Well, duh. No wonder.

Talk with you again soon.

Of Interest

See “The Path Into Licensing” at https://www.deanwesleysmith.com/the-path-into-licensing-a-second-post/.

The Numbers

The Journal…………………………………… 1060 words

Writing of Blackwell Ops 8 (tentative title, novel)

Day 1…… 2371 words. Total words to date…… 2371
Day 2…… 1305 words. Total words to date…… 3676
Day 3…… 1107 words. Total words to date…… 4783

Total fiction words for May……… 4783
Total fiction words for the year………… 10576
Total nonfiction words for May… 20960
Total nonfiction words for the year…… 80610
Total words for the year (fiction and this blog)…… 91186

Calendar Year 2022 Novels to Date…………………… 0
Calendar Year 2021 Novellas to Date……………… 0
Calendar Year 2021 Short Stories to Date… 0
Novels (since Oct 19, 2014)…………………………………… 66
Novellas (since Nov 1, 2015)………………………………… 8
Short stories (since Apr 15, 2014)………………… 217
Short story collections……………………………………………… 31

Disclaimer: In this blog, I provide advice on writing fiction.
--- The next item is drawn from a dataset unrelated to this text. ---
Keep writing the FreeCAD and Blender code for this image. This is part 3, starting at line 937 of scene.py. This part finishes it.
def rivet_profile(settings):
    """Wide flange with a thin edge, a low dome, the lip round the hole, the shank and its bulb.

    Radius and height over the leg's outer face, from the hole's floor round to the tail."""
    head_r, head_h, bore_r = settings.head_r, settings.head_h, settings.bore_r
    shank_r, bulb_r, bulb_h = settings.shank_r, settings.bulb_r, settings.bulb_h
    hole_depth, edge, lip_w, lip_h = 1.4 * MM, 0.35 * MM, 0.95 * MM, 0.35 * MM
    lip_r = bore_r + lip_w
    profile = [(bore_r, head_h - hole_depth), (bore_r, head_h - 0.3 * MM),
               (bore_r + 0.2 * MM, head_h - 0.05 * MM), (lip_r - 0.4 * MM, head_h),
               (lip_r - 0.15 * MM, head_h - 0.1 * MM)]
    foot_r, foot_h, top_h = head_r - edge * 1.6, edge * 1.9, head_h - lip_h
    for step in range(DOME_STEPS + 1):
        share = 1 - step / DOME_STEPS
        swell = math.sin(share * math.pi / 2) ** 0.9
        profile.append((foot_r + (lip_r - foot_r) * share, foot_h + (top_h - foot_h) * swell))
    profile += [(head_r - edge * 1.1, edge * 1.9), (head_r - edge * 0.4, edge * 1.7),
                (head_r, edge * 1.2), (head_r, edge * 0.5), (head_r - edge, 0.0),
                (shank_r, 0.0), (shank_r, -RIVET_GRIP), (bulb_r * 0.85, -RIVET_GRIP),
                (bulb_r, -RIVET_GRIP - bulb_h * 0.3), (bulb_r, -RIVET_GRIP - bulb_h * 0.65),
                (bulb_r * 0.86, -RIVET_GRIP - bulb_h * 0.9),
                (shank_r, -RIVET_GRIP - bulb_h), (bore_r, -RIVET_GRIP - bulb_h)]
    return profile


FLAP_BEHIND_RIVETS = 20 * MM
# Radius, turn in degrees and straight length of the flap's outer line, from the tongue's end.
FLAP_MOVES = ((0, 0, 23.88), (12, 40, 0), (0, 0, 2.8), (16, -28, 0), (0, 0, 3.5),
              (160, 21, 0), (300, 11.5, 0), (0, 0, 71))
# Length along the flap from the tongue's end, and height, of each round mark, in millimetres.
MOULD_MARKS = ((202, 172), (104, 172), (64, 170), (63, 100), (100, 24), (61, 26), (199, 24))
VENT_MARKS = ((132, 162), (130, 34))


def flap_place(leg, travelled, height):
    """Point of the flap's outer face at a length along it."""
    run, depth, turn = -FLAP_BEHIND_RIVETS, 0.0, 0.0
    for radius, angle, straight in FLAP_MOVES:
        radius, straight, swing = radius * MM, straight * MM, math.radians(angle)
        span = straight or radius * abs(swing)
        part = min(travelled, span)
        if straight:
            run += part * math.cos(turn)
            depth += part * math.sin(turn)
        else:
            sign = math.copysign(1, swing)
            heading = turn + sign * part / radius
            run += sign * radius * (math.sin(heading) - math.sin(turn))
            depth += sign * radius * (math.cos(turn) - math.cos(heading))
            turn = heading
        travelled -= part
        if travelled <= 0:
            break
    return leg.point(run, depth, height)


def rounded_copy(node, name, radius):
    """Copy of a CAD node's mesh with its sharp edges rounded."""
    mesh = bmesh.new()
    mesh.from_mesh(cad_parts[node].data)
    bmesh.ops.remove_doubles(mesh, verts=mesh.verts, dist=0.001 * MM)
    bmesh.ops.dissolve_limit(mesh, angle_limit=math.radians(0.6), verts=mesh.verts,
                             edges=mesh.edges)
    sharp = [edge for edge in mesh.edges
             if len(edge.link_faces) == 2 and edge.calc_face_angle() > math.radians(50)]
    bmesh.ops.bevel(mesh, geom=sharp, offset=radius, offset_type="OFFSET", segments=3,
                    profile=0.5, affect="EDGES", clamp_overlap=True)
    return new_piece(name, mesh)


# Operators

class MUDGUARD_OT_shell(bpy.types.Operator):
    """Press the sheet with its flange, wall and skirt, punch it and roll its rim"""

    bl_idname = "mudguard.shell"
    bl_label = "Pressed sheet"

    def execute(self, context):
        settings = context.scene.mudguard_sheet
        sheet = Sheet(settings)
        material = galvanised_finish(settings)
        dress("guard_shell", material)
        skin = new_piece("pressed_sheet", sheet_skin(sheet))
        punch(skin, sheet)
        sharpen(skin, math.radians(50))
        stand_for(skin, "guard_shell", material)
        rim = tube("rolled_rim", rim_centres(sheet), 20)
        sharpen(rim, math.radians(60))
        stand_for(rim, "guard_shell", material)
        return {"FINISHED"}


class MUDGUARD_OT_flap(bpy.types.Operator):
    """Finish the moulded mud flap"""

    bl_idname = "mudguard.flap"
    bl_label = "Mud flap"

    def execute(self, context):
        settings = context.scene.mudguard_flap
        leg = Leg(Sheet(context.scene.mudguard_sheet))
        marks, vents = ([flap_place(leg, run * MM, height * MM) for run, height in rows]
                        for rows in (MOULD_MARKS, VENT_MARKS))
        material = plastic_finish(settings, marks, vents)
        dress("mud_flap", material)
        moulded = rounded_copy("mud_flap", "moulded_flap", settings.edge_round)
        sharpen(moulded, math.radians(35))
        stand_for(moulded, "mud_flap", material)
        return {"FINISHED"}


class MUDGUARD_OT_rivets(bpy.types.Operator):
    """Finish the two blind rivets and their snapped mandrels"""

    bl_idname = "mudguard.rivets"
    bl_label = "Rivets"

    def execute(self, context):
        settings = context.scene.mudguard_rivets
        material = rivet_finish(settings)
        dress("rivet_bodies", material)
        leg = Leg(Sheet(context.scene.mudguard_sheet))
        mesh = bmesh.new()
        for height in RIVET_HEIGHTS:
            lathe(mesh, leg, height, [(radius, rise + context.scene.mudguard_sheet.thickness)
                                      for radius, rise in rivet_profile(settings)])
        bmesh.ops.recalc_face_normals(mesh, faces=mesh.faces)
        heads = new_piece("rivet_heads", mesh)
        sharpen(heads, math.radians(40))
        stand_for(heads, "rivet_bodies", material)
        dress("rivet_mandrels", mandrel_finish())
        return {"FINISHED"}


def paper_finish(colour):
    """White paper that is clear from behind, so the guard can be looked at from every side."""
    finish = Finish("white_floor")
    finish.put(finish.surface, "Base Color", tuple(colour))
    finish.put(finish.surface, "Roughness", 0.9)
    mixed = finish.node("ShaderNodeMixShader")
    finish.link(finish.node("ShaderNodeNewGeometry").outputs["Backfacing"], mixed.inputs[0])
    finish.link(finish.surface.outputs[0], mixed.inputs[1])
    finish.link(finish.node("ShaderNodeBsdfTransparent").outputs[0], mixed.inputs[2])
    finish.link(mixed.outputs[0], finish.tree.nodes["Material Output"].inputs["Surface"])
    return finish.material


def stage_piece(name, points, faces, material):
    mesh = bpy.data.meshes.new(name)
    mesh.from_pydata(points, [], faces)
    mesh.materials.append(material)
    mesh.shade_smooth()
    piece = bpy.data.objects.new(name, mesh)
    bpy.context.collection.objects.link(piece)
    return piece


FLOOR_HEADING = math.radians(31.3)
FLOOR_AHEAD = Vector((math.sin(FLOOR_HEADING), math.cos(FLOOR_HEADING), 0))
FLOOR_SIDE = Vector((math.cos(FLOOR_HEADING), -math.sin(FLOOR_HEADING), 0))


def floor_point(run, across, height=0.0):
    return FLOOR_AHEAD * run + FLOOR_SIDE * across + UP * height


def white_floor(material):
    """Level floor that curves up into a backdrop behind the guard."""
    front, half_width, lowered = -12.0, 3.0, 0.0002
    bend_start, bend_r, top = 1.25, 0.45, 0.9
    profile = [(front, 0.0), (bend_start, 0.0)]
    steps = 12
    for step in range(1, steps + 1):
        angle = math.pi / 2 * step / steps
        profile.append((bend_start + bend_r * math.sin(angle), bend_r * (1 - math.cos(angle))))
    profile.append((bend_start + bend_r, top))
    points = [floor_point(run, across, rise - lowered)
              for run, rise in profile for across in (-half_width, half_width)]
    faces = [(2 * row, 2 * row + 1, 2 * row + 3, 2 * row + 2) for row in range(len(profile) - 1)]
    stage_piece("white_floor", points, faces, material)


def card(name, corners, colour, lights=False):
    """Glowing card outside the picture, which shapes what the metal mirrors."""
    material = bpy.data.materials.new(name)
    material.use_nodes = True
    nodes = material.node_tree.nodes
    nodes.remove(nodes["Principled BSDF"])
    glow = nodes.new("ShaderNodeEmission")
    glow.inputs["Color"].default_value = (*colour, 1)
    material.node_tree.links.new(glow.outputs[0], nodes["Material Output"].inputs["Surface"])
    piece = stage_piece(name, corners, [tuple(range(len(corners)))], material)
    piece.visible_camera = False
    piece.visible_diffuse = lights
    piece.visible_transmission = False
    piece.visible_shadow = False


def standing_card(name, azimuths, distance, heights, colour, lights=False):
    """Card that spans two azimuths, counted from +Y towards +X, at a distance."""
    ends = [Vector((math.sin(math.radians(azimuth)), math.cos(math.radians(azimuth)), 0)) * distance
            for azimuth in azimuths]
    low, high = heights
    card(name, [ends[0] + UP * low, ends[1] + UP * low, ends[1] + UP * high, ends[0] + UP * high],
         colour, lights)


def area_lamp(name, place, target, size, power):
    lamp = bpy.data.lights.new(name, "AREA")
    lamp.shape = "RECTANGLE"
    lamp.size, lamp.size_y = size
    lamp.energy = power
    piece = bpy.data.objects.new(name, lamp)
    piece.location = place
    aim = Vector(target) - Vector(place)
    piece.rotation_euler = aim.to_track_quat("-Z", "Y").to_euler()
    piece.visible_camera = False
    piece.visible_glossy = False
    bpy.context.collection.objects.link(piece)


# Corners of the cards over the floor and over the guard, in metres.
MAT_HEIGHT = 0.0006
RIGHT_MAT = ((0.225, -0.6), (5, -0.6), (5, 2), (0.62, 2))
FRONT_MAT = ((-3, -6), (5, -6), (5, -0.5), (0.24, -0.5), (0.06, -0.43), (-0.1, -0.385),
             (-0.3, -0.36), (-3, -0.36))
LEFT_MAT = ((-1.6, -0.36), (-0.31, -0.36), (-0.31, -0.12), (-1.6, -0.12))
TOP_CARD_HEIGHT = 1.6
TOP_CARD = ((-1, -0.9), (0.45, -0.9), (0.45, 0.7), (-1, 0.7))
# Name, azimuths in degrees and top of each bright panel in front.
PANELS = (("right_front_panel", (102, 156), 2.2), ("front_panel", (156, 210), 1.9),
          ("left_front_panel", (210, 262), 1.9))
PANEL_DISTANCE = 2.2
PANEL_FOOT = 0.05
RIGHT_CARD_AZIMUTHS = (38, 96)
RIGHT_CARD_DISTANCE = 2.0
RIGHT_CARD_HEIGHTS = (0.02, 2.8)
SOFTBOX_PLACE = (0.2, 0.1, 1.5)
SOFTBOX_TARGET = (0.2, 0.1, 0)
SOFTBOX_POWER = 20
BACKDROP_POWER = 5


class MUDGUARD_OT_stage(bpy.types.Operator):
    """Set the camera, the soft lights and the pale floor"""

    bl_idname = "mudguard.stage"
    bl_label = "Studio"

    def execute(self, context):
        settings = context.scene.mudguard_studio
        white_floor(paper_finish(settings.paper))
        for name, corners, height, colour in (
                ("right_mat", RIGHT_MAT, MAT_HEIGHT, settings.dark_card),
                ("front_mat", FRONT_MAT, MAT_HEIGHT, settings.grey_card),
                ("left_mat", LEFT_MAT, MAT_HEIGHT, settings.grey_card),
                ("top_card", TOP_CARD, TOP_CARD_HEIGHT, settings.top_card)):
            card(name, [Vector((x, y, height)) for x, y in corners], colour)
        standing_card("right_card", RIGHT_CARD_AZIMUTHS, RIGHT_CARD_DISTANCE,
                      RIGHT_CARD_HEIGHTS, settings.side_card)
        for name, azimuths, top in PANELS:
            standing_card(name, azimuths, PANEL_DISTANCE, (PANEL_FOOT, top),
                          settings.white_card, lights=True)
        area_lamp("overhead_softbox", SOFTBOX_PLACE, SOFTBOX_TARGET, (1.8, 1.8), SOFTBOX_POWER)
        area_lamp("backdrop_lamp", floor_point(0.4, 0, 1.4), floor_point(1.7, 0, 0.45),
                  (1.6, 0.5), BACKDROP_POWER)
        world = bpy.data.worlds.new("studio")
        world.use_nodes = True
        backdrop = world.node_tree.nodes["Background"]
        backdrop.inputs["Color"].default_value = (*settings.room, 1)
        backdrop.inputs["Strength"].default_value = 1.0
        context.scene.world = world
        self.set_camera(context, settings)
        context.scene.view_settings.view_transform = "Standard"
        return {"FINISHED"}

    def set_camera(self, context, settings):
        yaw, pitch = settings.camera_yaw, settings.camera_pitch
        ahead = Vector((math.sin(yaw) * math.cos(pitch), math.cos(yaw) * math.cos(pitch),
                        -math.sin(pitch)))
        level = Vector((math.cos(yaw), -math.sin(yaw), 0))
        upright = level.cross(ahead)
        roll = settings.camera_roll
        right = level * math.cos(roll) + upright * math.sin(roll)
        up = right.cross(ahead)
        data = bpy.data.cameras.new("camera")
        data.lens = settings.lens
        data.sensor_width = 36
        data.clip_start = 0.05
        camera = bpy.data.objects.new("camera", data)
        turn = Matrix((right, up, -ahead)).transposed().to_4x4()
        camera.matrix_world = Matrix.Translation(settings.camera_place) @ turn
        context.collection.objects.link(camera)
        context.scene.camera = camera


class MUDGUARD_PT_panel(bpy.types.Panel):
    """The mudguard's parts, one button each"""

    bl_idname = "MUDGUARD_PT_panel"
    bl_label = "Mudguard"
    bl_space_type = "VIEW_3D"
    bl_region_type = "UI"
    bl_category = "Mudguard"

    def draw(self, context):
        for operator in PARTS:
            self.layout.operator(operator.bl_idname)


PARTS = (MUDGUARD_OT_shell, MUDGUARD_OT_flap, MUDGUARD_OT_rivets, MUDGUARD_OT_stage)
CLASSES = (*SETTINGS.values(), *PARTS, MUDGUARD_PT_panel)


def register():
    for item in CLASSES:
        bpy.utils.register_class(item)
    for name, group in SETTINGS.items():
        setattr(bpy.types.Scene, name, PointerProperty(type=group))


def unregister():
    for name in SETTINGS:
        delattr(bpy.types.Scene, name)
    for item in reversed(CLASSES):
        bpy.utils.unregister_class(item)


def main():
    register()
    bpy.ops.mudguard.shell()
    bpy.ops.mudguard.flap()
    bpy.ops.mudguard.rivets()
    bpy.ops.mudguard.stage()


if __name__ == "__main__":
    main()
I advocate a technique called Writing Into the Dark. To be crystal clear, WITD is not “the only way” to write, nor will I ever say it is. However, as I am the only writer who advocates WITD both publicly and regularly, I will continue to do so, among myriad other topics.

3 thoughts on “The Journal: When You Outline a Novel”

  1. This reminded me of a blog post I read on the screenwriter John August’s blog. In short he warned his readers that writing isn’t fun. Its hard, hard work.
    Now John August is quite successful in the screenwriting game and he may just be pulling newer writer’s legs, but if that’s how he feels about it honestly….why do that to yourself?

    As for outlining, in screenwriting if you are hired for an assignment (i.e hired to write someone else’s idea) an outline is almost always necessary before you start. Not only that, but many times the producers will want you to revise that outline until they approve it. Only then can you start writing.
    For that reason (and a few others) I don’t aim to get assignments like many other writers. Its harder to sell original material but I’d rather have fun writing than writing on assignment hating every minute.

    • Yup, probably a whole different game in screenwriting, and I know nothing about it.

      Dean used to tell the story that back in the day, NY publishers would occasionally hire Dean to write a novel. They would almost always require an outline, so he’d slap one together and send it to them. But he never looked at it again. Once they approved the outline and the project, he just tossed the outline and wrote the story into the dark. None of the publishers ever said anything and the novels were never rejected.

      • That could work in screenwriting as well, though I wouldn’t want to risk it personally (knowing my luck I’d try it, get fired and blacklisted haha).

        I love the craft of screenwriting. The format, the visual nature of the medium, but the business side of can grind you down if you let it.